### Your task
For this exercise, copy out each line of the material below that includes "manifold".

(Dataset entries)
----------------------------------------
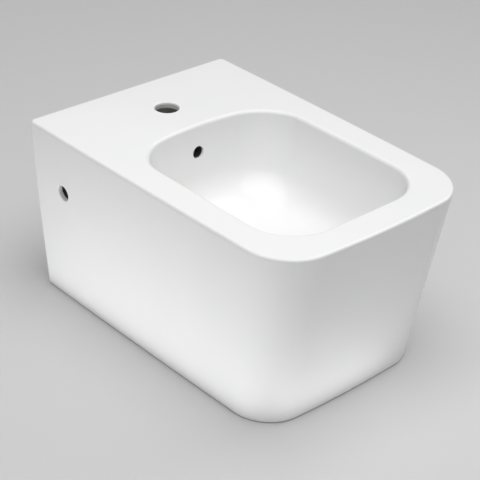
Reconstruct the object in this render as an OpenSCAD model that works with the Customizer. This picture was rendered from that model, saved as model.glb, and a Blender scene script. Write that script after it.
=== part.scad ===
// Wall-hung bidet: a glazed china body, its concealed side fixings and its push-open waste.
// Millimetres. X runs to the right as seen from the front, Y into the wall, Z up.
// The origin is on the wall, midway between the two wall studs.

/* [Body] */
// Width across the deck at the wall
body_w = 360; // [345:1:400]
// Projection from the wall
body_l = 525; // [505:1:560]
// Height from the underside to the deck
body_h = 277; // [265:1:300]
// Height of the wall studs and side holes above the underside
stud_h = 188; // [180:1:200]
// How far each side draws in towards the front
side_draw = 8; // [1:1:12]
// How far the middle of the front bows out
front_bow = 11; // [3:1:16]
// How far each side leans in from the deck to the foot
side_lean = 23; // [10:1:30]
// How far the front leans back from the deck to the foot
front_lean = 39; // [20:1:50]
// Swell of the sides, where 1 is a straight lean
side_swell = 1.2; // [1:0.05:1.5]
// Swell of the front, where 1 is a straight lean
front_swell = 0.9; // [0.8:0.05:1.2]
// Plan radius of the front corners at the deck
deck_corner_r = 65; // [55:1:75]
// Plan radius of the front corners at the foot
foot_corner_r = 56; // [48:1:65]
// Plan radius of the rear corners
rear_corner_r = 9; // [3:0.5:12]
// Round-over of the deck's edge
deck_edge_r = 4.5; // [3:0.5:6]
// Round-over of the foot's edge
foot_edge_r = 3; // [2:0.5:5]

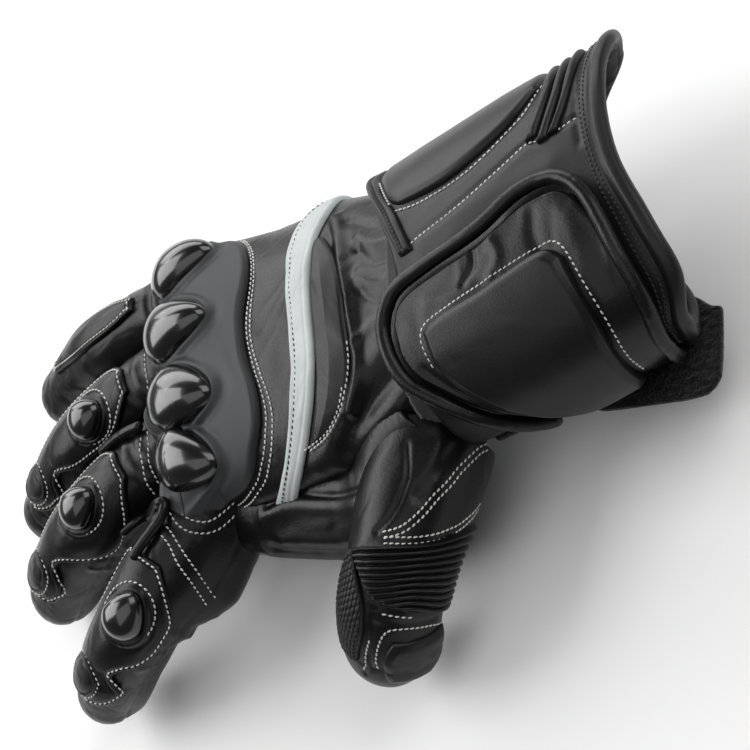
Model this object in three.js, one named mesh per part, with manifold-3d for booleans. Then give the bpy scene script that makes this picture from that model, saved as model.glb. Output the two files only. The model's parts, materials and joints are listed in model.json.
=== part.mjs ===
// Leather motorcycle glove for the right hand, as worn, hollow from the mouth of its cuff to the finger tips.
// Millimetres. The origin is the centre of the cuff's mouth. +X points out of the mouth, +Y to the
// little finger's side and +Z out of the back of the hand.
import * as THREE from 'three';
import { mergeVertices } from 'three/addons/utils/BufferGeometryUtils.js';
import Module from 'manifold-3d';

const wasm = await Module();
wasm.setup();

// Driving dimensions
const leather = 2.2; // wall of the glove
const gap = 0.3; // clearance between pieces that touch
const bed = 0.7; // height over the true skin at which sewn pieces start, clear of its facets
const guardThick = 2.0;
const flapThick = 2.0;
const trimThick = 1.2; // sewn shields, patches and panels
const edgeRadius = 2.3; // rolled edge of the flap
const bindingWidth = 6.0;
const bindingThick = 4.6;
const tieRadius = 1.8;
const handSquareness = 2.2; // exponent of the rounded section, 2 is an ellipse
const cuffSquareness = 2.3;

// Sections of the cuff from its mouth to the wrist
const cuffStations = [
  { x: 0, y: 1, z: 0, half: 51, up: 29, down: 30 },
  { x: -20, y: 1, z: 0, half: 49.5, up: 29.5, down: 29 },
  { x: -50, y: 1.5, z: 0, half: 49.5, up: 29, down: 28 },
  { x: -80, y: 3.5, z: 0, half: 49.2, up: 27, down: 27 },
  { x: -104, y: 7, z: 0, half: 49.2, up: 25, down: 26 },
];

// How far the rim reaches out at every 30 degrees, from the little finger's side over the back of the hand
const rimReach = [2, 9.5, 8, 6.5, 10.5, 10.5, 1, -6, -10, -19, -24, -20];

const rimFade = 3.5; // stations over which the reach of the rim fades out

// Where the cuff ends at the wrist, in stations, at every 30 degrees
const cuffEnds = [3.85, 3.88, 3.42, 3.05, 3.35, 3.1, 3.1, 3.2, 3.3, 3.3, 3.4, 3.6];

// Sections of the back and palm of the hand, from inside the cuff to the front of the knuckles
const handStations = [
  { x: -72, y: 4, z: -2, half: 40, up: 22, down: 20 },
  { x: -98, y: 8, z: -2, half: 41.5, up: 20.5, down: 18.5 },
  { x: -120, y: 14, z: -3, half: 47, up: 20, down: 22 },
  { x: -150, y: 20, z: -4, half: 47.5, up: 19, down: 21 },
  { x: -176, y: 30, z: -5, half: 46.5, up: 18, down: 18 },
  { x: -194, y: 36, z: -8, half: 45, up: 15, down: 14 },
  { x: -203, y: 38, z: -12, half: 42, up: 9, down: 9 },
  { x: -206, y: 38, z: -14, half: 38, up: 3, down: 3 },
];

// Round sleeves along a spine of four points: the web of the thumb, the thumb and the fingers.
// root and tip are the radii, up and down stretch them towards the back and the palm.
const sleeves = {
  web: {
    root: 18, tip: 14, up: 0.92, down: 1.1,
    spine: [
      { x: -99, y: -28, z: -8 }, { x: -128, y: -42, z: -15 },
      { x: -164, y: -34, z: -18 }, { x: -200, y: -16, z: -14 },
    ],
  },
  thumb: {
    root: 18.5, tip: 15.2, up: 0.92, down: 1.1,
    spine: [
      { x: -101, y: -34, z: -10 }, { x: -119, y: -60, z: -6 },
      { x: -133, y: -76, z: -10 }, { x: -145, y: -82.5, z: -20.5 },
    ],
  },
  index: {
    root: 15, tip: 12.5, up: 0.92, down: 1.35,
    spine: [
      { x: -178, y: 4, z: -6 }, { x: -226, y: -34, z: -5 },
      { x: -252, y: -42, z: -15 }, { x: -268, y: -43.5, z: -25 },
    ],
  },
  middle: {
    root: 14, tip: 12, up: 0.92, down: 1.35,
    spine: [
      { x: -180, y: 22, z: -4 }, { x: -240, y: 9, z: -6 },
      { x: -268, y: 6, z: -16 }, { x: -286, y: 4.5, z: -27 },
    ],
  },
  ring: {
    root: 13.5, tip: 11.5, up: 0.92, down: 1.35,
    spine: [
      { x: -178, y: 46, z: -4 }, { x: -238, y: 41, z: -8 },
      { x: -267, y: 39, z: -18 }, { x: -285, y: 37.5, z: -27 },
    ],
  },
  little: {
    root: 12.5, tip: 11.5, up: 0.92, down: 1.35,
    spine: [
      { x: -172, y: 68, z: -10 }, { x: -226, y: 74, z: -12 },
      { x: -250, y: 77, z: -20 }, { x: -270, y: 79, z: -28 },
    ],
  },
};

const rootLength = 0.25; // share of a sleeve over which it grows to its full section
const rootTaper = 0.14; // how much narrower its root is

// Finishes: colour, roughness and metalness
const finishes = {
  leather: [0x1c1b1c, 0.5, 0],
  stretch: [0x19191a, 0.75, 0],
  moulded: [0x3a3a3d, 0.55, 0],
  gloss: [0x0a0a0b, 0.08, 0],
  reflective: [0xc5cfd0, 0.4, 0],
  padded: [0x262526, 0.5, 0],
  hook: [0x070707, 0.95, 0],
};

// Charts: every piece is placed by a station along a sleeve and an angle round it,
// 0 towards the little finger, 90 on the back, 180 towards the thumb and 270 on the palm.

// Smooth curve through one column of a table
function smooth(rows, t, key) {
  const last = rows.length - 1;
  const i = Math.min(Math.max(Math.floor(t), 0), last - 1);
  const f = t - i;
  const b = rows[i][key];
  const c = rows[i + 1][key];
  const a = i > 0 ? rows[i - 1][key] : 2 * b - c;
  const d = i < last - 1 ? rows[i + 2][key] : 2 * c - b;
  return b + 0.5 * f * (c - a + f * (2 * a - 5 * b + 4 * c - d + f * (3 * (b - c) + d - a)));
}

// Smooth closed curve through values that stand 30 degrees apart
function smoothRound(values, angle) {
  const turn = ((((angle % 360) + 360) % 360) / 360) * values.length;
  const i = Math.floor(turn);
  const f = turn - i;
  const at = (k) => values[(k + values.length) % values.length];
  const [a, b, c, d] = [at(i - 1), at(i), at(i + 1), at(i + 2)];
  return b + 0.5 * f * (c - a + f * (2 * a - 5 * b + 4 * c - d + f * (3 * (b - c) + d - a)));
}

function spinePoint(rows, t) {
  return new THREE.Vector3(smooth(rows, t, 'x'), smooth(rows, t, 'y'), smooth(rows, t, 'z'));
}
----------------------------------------
### Solution to the exercise
Model this object in three.js, one named mesh per part, with manifold-3d for booleans. Then give the bpy scene script that makes this picture from that model, saved as model.glb. Output the two files only. The model's parts, materials and joints are listed in model.json.
import Module from 'manifold-3d';